The company was created in 1999 and failed in 2003 after three civil suits which meant seized ferries (the “Happy Dolphin” was built in 1969), unhappy crew embarrassing passengers - although they had permission to run record numbers out of La Spezia for years, traffic which later disappeared from the port.

Happy Lines had a serious conflict regarding the ferry “Gioventù” with Tris, the Genoese company that was in business from 1991 to 2002. It is said that it went under after making the mistake of renting an expensive trimaran for the Genoa-Porto Vecchio-Palau route, which was prudently held by the shipowner Nicola Parascandolo utilising small, low-cost ships up until that point.

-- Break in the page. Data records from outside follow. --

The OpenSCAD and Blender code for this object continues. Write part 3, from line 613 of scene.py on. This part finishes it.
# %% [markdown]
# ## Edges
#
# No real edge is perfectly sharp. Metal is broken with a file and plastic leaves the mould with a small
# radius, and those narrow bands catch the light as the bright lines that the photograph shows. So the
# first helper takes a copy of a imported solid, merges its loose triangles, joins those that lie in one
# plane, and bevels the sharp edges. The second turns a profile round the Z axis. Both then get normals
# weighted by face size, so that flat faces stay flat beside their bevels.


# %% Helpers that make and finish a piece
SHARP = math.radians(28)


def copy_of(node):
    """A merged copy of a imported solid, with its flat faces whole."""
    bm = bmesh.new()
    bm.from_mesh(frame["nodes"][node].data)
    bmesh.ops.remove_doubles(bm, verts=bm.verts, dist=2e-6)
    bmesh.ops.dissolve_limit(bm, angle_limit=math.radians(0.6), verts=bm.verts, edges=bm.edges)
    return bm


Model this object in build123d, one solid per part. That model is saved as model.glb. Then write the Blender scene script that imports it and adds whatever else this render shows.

Three important Genoese shipowners took over the remains of Tris: Franco Gattorno (now the number one of Fiera), Marco Bisagno (Mariotti Shipyards) and the shipowner Giorgio Messina, who died in 2008.

The company became Enermar, and Onorato also got into the business, but the sea links between Sardinia and the mainland were ceded to the Di Maio shipowning family from Torre del Greco, who after a grandiose entrance closed down the line the following year.

The three Di Maio brothers have been in prison since 2013 for fraudulent bankruptcy. And then the business of the tour operator from Bergamo Marini Travel also went badly, when it tried to compete with Comanav, the Moroccan state-owned equivalent of Tirrenia, with a link between Savona and Tangiers.

Marini Travel rented the ship “Al Salam Boccaccio 98”, which in 2006 sadly became infamous for it sinking in the Red Sea, a tragic incident which cost the lives of over 1,000 pilgrims returning from Mecca.

The conditions imposed by the Moroccan authorities were so constricting that they nearly caused a diplomatic conflict with Italy. What’s more, in 2009, Comanav, which ran a Genoa-Tangiers link, went bankrupt.

A line on which many have tried to succeed (at least as long as the FIAT plant was there) was the Genoa-Termini Imerese route. In the era of Tirrenia, the State struggled with Viamare, which had seven “freight-only” ferries built, but only operated for two years, form ‘93 to ‘95. The Benetton family tried it, leaving the business - for a time - with StradeBlu, and the shipowner Luca Romeo tried it with the T-Link ships between 2010 and 2011 (the same ships were later rented by Saremar).

And there has been no shortage of failures on the Adriatic, either. It is true that Enermar tried operating a route between Chioggia and Spalato, and we are not even taking the companies that were created and failed on the routes between Puglia, Albania, Croatia and Montenegro into account.